Résultat : 68 % d’identifications exactes d’une l’IA ou d’un humain, et les seuls chatbots ont été débusqués dans 60 % des cas. C’est peu, surtout dans un contexte si généraliste. Mais, ce genre de démonstration reste dépendant des conditions de l’échange. “Si vous discutez d’un sujet tout à fait standard pendant trois à cinq minutes, la confusion entre humain et machine est possible, note Alexei Grinbaum, directeur de recherche au Commissariat à l’énergie atomique et aux énergies alternatives, à Saclay, et auteur de “Parole de machines” (HumenSciences). Mais si vous échangez pendant deux heures, que vous abordez 40 sujets différents, vous finirez par savoir que vous êtes face à une IA. ” Des bizarreries surviennent, des répétitions, des transitions bancales… Car ces technologies ne fonctionnent pas sur le sens des mots mais génèrent des groupes de caractères selon un score de probabilité.

Un filigrane pour marquer les textes artificiels

Savoir si l’IA peut passer pour un humain est un faux débat, estime le chercheur. “Même si vous savez que vous parlez à une machine, vous ferez quand même des projections anthropomorphes sur elle. Vous projetterez des états de connaissance, des émotions… C’est devenu évident avec la nouvelle génération d’outils très performants, et c’est pour cela que le test de Turing est obsolète : même sans confusion entre IA et humain, ces interactions ont des effets sur nous. ”

Ce qui soulève le problème des usages douteux de ces technologies : copies d’examen générées par IA, fausses discussions en ligne, faux documents. D’où des projets en cours de techniques de code à filigranes, capables de marquer automatiquement, par des règles intégrées dans le modèle de langage, des textes créés artificiellement. Ces codes seraient invisibles à l’œil nu mais détectables par un logiciel ad hoc.

Le test de Turing

Dans un célèbre article d’octobre 1950 de la revue Mind, le mathématicien britannique Alan Turing se demande si “une machine peut penser”. Il imagine un “jeu de l’imitation” : un interrogateur dans une pièce isolée interagit par écrit avec deux interlocuteurs pour deviner lequel est un humain et lequel est un ordinateur.

Selon Alan Turing, en 2000, l’interrogateur n’aura pas plus de 70 % de chances de distinguer l’humain de la machine après cinq minutes d’échange.
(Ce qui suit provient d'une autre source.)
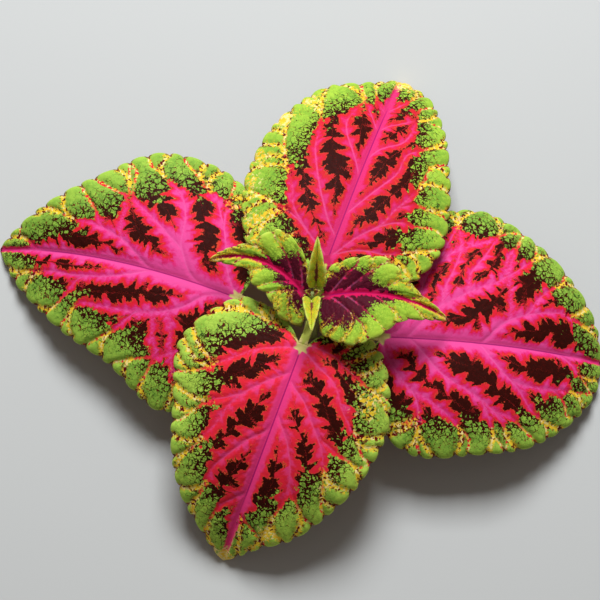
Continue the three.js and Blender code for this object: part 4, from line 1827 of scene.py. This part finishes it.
@dataclass
class Studio:
    """Surface, light and camera round the shoot; metres, watts and degrees."""

    target: tuple[float, float, float] = (0.00055, 0.00183, 0.022)
    elevation: float = 78.0
    distance: float = 0.8
    field_of_view: float = 17.06
    sensor: float = 36.0
    surface_size: float = 6.0
    surface_colour: Colour = (202, 203, 202)
    surface_roughness: float = 0.7
    key_place: tuple[float, float, float] = (0.02, 0.86, 1.06)
    key_size: float = 0.55
    key_power: float = 22.5
    key_colour: tuple[float, float, float] = (0.95, 0.98, 1.0)
    sky_colour: tuple[float, float, float, float] = (1.0, 0.9, 0.82, 1.0)
    sky_strength: float = 0.15

    def build(self) -> None:
        """Adds the surface, the lights and the camera, and keeps colours as they are mixed."""
        bpy.context.scene.view_settings.view_transform = "Standard"
        self._surface()
        self._lights()
        self._camera()

    def _surface(self) -> None:
        """Adds the plain pale surface that the shoot rests on."""
        deselect_all()
        bpy.ops.mesh.primitive_plane_add(size=self.surface_size, location=(0, 0, 0))
        surface = bpy.context.object
        surface.name = "table_top"
        material = bpy.data.materials.new("pale_table")
        material.use_nodes = True
        shader = material.node_tree.nodes["Principled BSDF"]
        shader.inputs["Base Color"].default_value = linear(*self.surface_colour)
        shader.inputs["Roughness"].default_value = self.surface_roughness
        surface.data.materials.append(material)

    def _lights(self) -> None:
        """Adds a broad soft key light from the back and a pale sky."""
        deselect_all()
        bpy.ops.object.light_add(type="AREA", location=self.key_place)
        key = bpy.context.object
        key.name = "key_light"
        key.data.size = self.key_size
        key.data.energy = self.key_power
        key.data.color = self.key_colour
        key.rotation_mode = "QUATERNION"
        key.rotation_quaternion = (-key.location).to_track_quat("-Z", "Y")
        world = bpy.data.worlds.new("pale_sky")
        bpy.context.scene.world = world
        world.use_nodes = True
        sky = world.node_tree.nodes["Background"]
        sky.inputs["Color"].default_value = self.sky_colour
        sky.inputs["Strength"].default_value = self.sky_strength

    def _camera(self) -> None:
        """Adds the camera, which looks steeply down at the shoot."""
        rise = math.radians(self.elevation)
        back = Vector((0, -math.cos(rise), math.sin(rise)))
        bpy.ops.object.camera_add(location=Vector(self.target) + back * self.distance)
        camera = bpy.context.object
        camera.rotation_mode = "QUATERNION"
        camera.rotation_quaternion = (-back).to_track_quat("-Z", "Y")
        camera.data.sensor_width = self.sensor
        camera.data.sensor_fit = "HORIZONTAL"
        camera.data.lens = self.sensor / 2 / math.tan(math.radians(self.field_of_view / 2))
        bpy.context.scene.camera = camera


# ---------------------------------------------------------------------------- the shoot


def side_veins(*lines: tuple[tuple[float, float], ...], width: float) -> tuple[Vein, ...]:
    """Veins of one width from their points on the flat leaf."""
    return tuple(Vein(line, width) for line in lines)


def even_veins(leaf_length: float, reach: float) -> tuple[Vein, ...]:
    """Four plain pairs of side veins for a small leaf, without coloured bands.

    Args:
        leaf_length: Length of the midrib.
        reach: How far out the widest veins go, with their ends at the rim.

    Returns:
        The veins.
    """
    shape = ((0.04, 0.22, 0.75), (0.14, 0.42, 1.0), (0.34, 0.62, 0.8), (0.6, 0.8, 0.5))
    lines = []
    for side in (1, -1):
        for begin, end, out in shape:
            far = (end * leaf_length, side * out * reach * 0.7)
            near = (mix(begin, end, 0.45) * leaf_length, side * out * reach * 0.3)
            lines.append(((begin * leaf_length, 0.0), near, far))
    return side_veins(*lines, width=0.0)


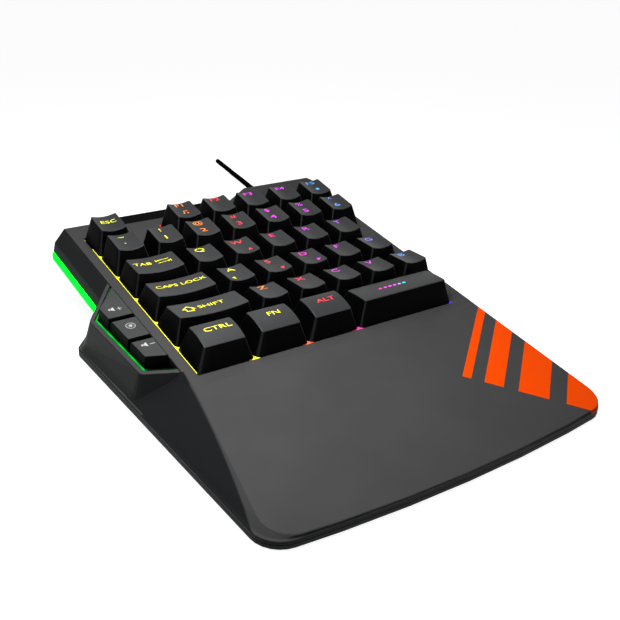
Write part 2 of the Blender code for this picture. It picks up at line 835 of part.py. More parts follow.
def pad_places():
    """The four feet, in level plan."""
    front = -FRONT_REACH + FRONT_BOW + PAD_INSET
    rear = REAR_REACH - PAD_INSET
    left = PAD_INSET + PAD_LENGTH / 2 - LEFT_REACH_FRONT
    left_rear = PAD_INSET / 2 + PAD_LENGTH / 2 + UNDERCUT
    right = RIGHT_SIDE - PAD_INSET - PAD_LENGTH / 2
    return {
        "foot_pad_front_left": (left, front),
        "foot_pad_front_right": (right, front),
        "foot_pad_rear_left": (left_rear, rear),
        "foot_pad_rear_right": (right, rear),
    }


def media_post_places():
    """Where the base carries the media board, in deck plan."""
    x = -BEZEL - WING_REACH / 2
    return [(x, WING_START + WING_LENGTH * share) for share in MEDIA_SPLIT_SHARES]


def media_board_top():
    return MEDIA_KEY_PROUD - MEDIA_KEY_DEPTH - GAP - MEDIA_SWITCH_HEIGHT


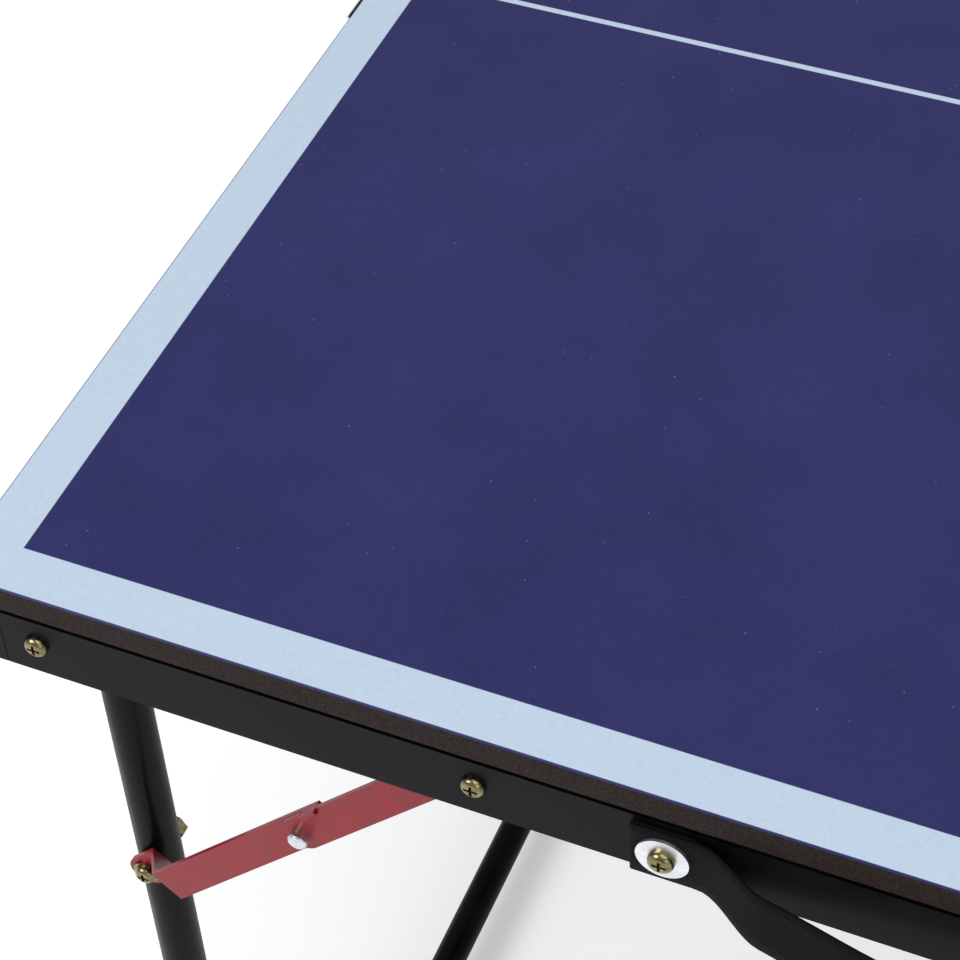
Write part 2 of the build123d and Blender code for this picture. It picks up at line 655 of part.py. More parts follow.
def latch_rivet_planes():
    z = latch_z + LATCH_TALL / 2 - 4.0
    return [Plane(origin=(-latch_face, y, z), z_dir=(-1, 0, 0))
            for y in (-LATCH_WIDE * 0.28, LATCH_WIDE * 0.28)]


def make_latch_base():
    wide = LATCH_WIDE / 2
    with BuildPart() as base:
        box_between((-latch_face, -wide, latch_z - LATCH_TALL / 2),
                    (-end_x, wide, latch_z + LATCH_TALL / 2))
        for s in (-1, 1):
            with BuildSketch(Plane.XZ.offset(-s * (wide - LATCH_SHEET / 2) - LATCH_SHEET / 2)):
                with Locations((-(latch_face + latch_pin_x) / 2, latch_pin_z)):
                    Rectangle(latch_pin_x - latch_face, LATCH_EAR)
                with Locations((-latch_pin_x, latch_pin_z)):
                    Circle(LATCH_EAR / 2)
                    Circle(LATCH_PIN_D / 2, mode=Mode.SUBTRACT)
            extrude(amount=LATCH_SHEET)
        with Locations(*latch_rivet_planes()):
            Cylinder(1.6, 4 * LATCH_SHEET, mode=Mode.SUBTRACT)
    save(base.part, "latch_base")

    with BuildPart() as rivets:
        for plane in latch_rivet_planes():
            with BuildSketch(plane):
                Circle(2.8)
            extrude(amount=1.2)
            with BuildSketch(plane):
                Circle(1.6)
            extrude(amount=-LATCH_SHEET)
    save(rivets.part, "latch_rivets")

    with BuildPart() as pin:
        with Locations(Plane(origin=(-latch_pin_x, 0, latch_pin_z), z_dir=(0, 1, 0))):
            Cylinder(LATCH_PIN_D / 2, LATCH_WIDE + 1.6)
    save(pin.part, "latch_pin")


def make_latch_lever():
    """A plate curled out at its upper end, with two cheeks and slots for the bail's legs."""
    cheek = LATCH_WIDE / 2 - LATCH_SHEET - SIDE_GAP
    inner = -(bail_x + BAIL_WIRE_D / 2 + SIDE_GAP)
    outer = inner - LATCH_SHEET
    low = latch_pin_z - LEVER_TAIL
    bend = latch_pin_z + 11.5
    tip = latch_pin_z + 18.5
    with BuildPart() as lever:
        with BuildSketch(Plane.XZ.offset(cheek)):
            with BuildLine():
                Line((inner, low), (inner, bend))
                ThreePointArc((inner, bend), (inner - 1.0, bend + 4.2), (inner - 3.4, tip))
                Line((inner - 3.4, tip), (outer - 3.1, tip - 1.0))
                ThreePointArc((outer - 3.1, tip - 1.0), (outer - 0.9, bend + 3.6), (outer, bend))
                Line((outer, bend), (outer, low))
                Line((outer, low), (inner, low))
            make_face()
        extrude(amount=-2 * cheek)
        slot_in = cheek - LATCH_SHEET - 2 * SIDE_GAP - BAIL_WIRE_D
        for s in (-1, 1):
            box_between((outer - 1, s * slot_in, low - 1),
                        (inner + 1, s * (cheek - LATCH_SHEET), bail_top_z + BAIL_WIRE_D / 2 + SIDE_GAP),
                        mode=Mode.SUBTRACT)
        back = latch_face + SIDE_GAP
        for s in (-1, 1):
            with BuildSketch(Plane.XZ.offset(-s * (cheek - LATCH_SHEET / 2) - LATCH_SHEET / 2)):
                with Locations(((inner - back) / 2, (low + bend) / 2)):
                    Rectangle(-inner - back, bend - low)
                with Locations((-latch_pin_x, latch_pin_z)):
                    Circle(LATCH_PIN_D / 2 + RUN_CLEAR, mode=Mode.SUBTRACT)
                with Locations((-bail_x, bail_top_z)):
                    Circle(BAIL_WIRE_D / 2 + RUN_CLEAR, mode=Mode.SUBTRACT)
            extrude(amount=LATCH_SHEET)
        # cheeks are cut back where they would reach the rail as the lever opens
        with BuildSketch(Plane.XZ.offset(LATCH_WIDE)):
            with Locations((-latch_pin_x, latch_pin_z)):
                Rectangle(4 * LATCH_TALL, 4 * LATCH_TALL)
                Circle(latch_pin_x - back, mode=Mode.SUBTRACT)
            with Locations((-latch_pin_x - 2 * LATCH_TALL, latch_pin_z)):
                Rectangle(4 * LATCH_TALL, 4 * LATCH_TALL, mode=Mode.SUBTRACT)
        extrude(amount=-2 * LATCH_WIDE, mode=Mode.SUBTRACT)
    save(lever.part, "latch_lever")


def make_latch_bail():
    """Wire loop hooked into the lever's cheeks."""
    ends = LATCH_WIDE / 2 - LATCH_SHEET - SIDE_GAP
    legs = ends - LATCH_SHEET - SIDE_GAP - BAIL_WIRE_D / 2
    with BuildPart() as bail:
        with BuildLine() as path:
            FilletPolyline(
                (-bail_x, -ends, bail_top_z), (-bail_x, -legs, bail_top_z),
                (-bail_x, -legs, bail_foot_z), (-bail_x, legs, bail_foot_z),
                (-bail_x, legs, bail_top_z), (-bail_x, ends, bail_top_z), radius=1.4,
            )
        with BuildSketch(Plane(origin=(-bail_x, -ends, bail_top_z), z_dir=(0, 1, 0))):
            Circle(BAIL_WIRE_D / 2)
        sweep(path=path.line)
    save(bail.part, "latch_bail")


def make_latch_strike():
    """Hooked plate on the other half's end, which the bail pulls against."""
    wide = STRIKE_WIDE / 2
    lip = bail_x + BAIL_WIRE_D / 2 + SIDE_GAP
    with BuildPart() as strike:
        box_between((-latch_face, -wide, latch_z - LATCH_TALL / 2 + 1),
                    (-end_x, wide, latch_z + LATCH_TALL / 2 - 1))
        with BuildSketch(Plane.XZ.offset(wide)):
            with BuildLine():
                Polyline(
                    (-latch_face, shelf_z - STRIKE_SHEET), (-lip - STRIKE_SHEET, shelf_z - STRIKE_SHEET),
                    (-lip - STRIKE_SHEET, shelf_z + STRIKE_LIP), (-lip, shelf_z + STRIKE_LIP),
                    (-lip, shelf_z), (-latch_face, shelf_z), close=True,
                )
            make_face()
        extrude(amount=-STRIKE_WIDE)
        fillet(strike.edges().filter_by(Axis.Y).sort_by(Axis.X)[0], 1.2)
    save(strike.part, "latch_strike", "right")


# ---------------------------------------------------------------- net set
post_y = half_wide + POST_OUT
plate_y = half_wide + BRACKET_GAP              # inner face of a bracket's plate
thumb_z = foot_z + RAIL_TALL * 0.5
net_z = top_z + NET_LIFT


def make_net_set():
    outer_y = plate_y + BRACKET_SHEET
    socket_r = POST_D / 2 + POST_WALL
    socket_z = foot_z + 3
    with BuildPart() as bracket:
        box_between((-BRACKET_LONG, -outer_y, socket_z), (-2, -plate_y, top_z + BRACKET_SHEET))
        box_between((-BRACKET_LONG, -outer_y, top_z),
                    (-LIP_FROM_SPLIT, -(half_wide - BRACKET_LIP), top_z + BRACKET_SHEET))
        with BuildSketch(Plane.XY.offset(socket_z)):
            with Locations((0, -post_y)):
                Circle(socket_r)
            with Locations((-socket_r / 2 - 1, -(outer_y + post_y) / 2)):
                Rectangle(socket_r - 2, post_y - outer_y)
        extrude(amount=top_z + BRACKET_SHEET - socket_z)
        with BuildSketch(Plane.XY.offset(socket_z + 3)):
            with Locations((0, -post_y)):
                Circle(POST_D / 2)
        extrude(amount=TABLE_HEIGHT, mode=Mode.SUBTRACT)
        with BuildSketch(outward(-THUMB_FROM_SPLIT, outer_y + 1, thumb_z)):
            Circle(THUMB_D / 2 + RUN_CLEAR)
        extrude(amount=-BRACKET_SHEET - 2, mode=Mode.SUBTRACT)
    save(bracket.part, "net_brackets", both_sides=True)

    with BuildPart() as post:
        base_z = socket_z + 3
        with BuildSketch(Plane.XY.offset(base_z)):
            with Locations((0, -post_y)):
                Circle(POST_D / 2)
        extrude(amount=net_z + NET_TALL + 8 - base_z)
        fillet(post.edges().filter_by(GeomType.CIRCLE).sort_by(Axis.Z)[-1], 4.0)
    save(post.part, "net_posts", both_sides=True)

    knob_y = outer_y + SIDE_GAP
    with BuildPart() as screw:
        with BuildSketch(outward(-THUMB_FROM_SPLIT, knob_y, thumb_z)):
            Circle(THUMB_KNOB_D / 2 - 1.5)
            with PolarLocations(THUMB_KNOB_D / 2 - 2.4, 12):
                Circle(2.2)
        extrude(amount=THUMB_KNOB_TALL)
        with BuildSketch(outward(-THUMB_FROM_SPLIT, knob_y, thumb_z)):
            Circle(THUMB_D / 2)
        extrude(amount=-(knob_y - web_y) - 5)
    save(screw.part, "net_thumb_screw_near")
    save(screw.part.mirror(Plane.XZ), "net_thumb_screw_far")

    with BuildPart() as net:
        reach = post_y - POST_D / 2 - SIDE_GAP / 2
        box_between((-NET_THICK / 2, -reach, net_z), (NET_THICK / 2, reach, net_z + NET_TALL))
    save(net.part, "net")


for name in HALVES:
    make_board(name)
    make_side_rail(name)
    make_end_rail(name)
    make_cross_rail(name)
    make_wood_screws(name)
    make_leg_frame(name)
    make_leg_plugs(name)
    make_feet(name)
    make_leg_bolts(name)
    for edge in ("near", "far"):
        make_stay(name, edge)
    make_stay_bolts(name)
    make_sleeves(name)
    make_link_pins(name)
make_centre_links()
make_handle()
make_latch_base()
make_latch_lever()
make_latch_bail()
make_latch_strike()
make_net_set()
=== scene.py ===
# %% [markdown]
# A ping pong table that folds in half like a suitcase. The rails, legs, stays, screws and
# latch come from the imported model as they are. This script gives them their finishes and
# adds what bends: the webbing handle, the knotted net and its tape.

# %% Load the frame
import json
import math

import bmesh
import bpy
from mathutils import Matrix, Quaternion, Vector


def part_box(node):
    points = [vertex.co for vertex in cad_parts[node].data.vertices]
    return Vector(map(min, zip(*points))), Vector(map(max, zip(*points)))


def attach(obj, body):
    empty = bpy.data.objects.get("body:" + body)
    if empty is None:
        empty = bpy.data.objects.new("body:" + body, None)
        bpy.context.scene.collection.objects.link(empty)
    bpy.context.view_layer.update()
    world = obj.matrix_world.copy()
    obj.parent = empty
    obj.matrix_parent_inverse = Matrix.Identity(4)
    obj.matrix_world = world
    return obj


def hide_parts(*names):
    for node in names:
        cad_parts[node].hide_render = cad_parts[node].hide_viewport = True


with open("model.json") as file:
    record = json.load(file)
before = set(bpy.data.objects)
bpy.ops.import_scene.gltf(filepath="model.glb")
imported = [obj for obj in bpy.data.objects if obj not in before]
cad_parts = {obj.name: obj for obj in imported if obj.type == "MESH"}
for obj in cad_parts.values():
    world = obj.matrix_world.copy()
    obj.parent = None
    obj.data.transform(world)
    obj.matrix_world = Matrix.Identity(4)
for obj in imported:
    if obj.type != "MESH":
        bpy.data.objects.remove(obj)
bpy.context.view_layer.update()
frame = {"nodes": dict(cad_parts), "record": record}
nodes = frame["nodes"]

# %% [markdown]
# The camera stands to the right of the near left corner and looks down at it steeply, with a
# long lens, so that the corner, the first leg and its stay fill the view. It leans a little
# to the right, as a hand-held camera does.

# %% Camera
MM = 0.001
half_long = 762 * MM
half_wide = 381 * MM
surface_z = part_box("left_board")[1][2]

camera_data = bpy.data.cameras.new("camera")
camera_data.lens = 99.4
camera_data.sensor_width = 36
camera_data.clip_end = 50
camera = bpy.data.objects.new("camera", camera_data)
bpy.context.scene.collection.objects.link(camera)
camera.location = (-0.3154, -0.8698, 1.4142)
target = Vector((-0.5998, -0.2705, surface_z))
lean = Quaternion((0, 0, 1), math.radians(-3.3))
camera.rotation_mode = "QUATERNION"
camera.rotation_quaternion = (target - camera.location).to_track_quat("-Z", "Y") @ lean
bpy.context.scene.camera = camera
bpy.context.scene.view_settings.view_transform = "Standard"
print("camera", tuple(camera.location))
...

C’est ce que l’on a appelé le test de Turing, mais il s’agit d’une proposition d’outil empirique. En raison de son descriptif sommaire, chacun peut l’adapter comme il veut, ainsi que l’ont fait Hug Loebner, l’inventeur du prix Loebner, jusqu’en 2019, ou le jeu Human Or Not ?. En réalité, Alan Turing lui-même écrit que son jeu ne peut servir qu’à évaluer cette confusion humain-machine, mais pas à déterminer si une machine est intelligente.